Over the years, agricultural extension services have been dogged by efficiency problems and their operations have dwindled, a development that has led to farmers not adhering to good farming practices, hence; affecting output.

A researcher at Trade and Law Centre (Tralac), Sean Woofrey, said while for the most part, the policies and measures which can be used to promote agricultural production and eradicate rural poverty are likely to be domestic policies, there are a number of factors that can be addressed in the context of regional integration and regional cooperation.

“Similarly, cooperation on the development of rural roads and other infrastructure can serve to assist poor farmers to participate more fully in the regional economy,” said Woofrey, in a research paper that discusses regionalism, agriculture and economic development.

The Farmers Union of Malawi (FUM) president Felix Jumbe said on Tuesday that the establishment of regional extension body could be feasible.

“If it is a private sector driven approach, then that is feasible. Agricultural extension work in Malawi has been affected by efficiency problems over the years and this could be the right approach to ensure robust extension services,” he observed.

In Malawi, an agro-based economy, agriculture contributes more than 30 of the gross domestic product (GDP)-the broadest measure of economic output in a year.

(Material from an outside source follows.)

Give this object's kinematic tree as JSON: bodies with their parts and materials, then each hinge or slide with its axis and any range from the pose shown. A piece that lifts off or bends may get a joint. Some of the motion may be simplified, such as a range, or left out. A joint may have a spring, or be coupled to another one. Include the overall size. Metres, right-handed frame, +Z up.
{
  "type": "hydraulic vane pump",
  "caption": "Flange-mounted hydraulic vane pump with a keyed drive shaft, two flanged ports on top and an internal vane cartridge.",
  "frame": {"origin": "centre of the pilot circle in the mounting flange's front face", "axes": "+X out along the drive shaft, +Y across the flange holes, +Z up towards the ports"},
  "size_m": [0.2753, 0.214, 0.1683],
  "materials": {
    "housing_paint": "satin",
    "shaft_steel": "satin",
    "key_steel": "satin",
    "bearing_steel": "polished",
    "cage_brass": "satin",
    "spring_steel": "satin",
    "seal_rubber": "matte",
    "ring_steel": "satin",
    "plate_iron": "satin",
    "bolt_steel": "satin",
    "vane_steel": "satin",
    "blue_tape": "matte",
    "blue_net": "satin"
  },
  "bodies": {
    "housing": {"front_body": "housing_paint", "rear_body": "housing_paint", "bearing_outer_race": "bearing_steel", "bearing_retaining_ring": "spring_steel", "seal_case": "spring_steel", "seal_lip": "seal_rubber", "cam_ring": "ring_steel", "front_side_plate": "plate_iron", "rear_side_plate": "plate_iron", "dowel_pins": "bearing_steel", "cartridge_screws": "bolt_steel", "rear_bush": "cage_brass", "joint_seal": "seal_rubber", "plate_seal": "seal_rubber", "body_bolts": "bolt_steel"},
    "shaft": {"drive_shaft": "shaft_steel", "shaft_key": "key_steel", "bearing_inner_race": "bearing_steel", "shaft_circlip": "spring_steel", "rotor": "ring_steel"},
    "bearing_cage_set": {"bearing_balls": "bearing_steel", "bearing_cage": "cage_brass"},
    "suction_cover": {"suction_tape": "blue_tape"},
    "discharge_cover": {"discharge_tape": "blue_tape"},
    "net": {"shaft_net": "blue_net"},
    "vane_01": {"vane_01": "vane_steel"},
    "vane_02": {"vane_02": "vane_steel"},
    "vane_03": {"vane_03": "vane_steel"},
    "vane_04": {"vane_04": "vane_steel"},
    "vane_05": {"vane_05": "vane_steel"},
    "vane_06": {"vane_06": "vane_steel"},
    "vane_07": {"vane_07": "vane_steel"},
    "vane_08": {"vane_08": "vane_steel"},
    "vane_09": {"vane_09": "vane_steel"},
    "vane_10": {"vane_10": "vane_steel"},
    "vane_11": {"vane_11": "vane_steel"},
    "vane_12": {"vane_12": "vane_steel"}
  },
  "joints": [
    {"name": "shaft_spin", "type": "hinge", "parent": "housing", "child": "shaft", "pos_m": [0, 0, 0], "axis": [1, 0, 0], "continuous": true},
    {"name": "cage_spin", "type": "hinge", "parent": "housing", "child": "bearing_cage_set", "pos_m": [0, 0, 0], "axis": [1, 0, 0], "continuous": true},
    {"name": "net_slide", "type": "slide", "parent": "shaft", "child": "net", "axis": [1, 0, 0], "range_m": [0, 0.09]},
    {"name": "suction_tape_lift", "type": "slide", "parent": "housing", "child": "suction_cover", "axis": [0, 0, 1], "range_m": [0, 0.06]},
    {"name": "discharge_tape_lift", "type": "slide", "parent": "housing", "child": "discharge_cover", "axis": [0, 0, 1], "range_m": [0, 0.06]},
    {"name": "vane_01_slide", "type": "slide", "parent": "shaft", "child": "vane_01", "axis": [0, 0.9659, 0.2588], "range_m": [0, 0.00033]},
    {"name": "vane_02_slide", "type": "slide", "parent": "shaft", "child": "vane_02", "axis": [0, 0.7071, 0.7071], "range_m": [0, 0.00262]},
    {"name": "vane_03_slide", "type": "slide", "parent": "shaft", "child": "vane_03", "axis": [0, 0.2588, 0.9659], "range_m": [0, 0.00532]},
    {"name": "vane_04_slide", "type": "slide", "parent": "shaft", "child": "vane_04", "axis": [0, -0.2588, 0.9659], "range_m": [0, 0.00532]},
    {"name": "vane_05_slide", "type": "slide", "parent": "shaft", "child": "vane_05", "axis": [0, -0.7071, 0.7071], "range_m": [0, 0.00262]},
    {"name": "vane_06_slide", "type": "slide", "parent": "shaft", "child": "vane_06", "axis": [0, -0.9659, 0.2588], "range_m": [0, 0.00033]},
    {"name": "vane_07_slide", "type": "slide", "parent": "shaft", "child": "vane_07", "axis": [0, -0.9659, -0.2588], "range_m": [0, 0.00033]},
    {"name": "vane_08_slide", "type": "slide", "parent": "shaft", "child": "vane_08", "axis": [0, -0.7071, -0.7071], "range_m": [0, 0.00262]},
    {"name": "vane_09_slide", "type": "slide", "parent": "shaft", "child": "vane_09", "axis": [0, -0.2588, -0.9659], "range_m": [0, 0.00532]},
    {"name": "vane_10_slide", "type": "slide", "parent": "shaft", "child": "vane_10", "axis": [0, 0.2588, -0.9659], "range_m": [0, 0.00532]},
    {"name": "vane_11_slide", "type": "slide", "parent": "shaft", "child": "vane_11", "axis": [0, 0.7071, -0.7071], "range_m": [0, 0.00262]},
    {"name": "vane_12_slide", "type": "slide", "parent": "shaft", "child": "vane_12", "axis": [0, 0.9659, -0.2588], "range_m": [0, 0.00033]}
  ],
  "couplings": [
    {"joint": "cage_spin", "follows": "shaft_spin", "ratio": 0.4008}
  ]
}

But Woofrey said the most important aspect of the regional integration agenda for promoting small-scale agriculture and alleviating rural poverty, is ensuring that producers are not impeded from selling their produce in neighbouring markets.

“In the region it is common for small-scale farmers to face numerous barriers when attempting to sell goods in the territory of neighbouring states. This not only results in lower earnings for the individual producer, but at the aggregate level results in a situation whereby food surplus countries in sub-Saharan Africa can’t always trade their surplus with food-deficit ones, resulting in the region not being able to feed itself,” he explained.

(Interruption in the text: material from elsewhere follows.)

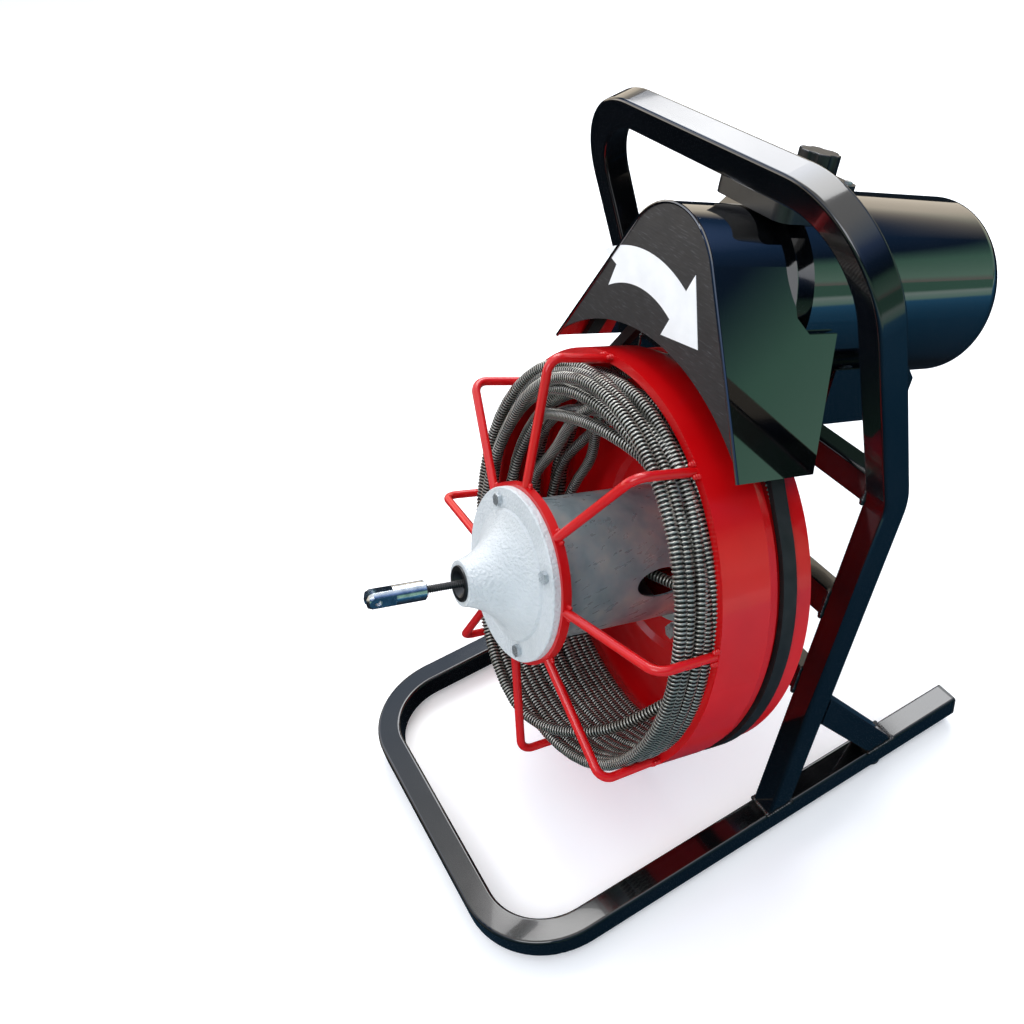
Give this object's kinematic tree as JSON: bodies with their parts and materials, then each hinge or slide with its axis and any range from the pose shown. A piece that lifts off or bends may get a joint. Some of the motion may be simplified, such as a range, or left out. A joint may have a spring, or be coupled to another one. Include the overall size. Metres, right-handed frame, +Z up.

The researcher found that contrary to popular perception, sustained economic growth in South-East Asia was initially spurred, not by export-oriented industrialisation but rather by government policies which aimed to improve life in the rural sector, raise incomes for small-scale farmers, increase agricultural productivity and domestic food supply and create conditions of economic freedom for peasant farmers and other small actors.

He said measures to boost agricultural productivity and output would secure greater incomes for poor farmers in the region and go some way toward alleviating rural poverty.

Given the proportion of the region’s population involved in small-scale agriculture, this would also serve to boost the national income of many countries in the region, he said.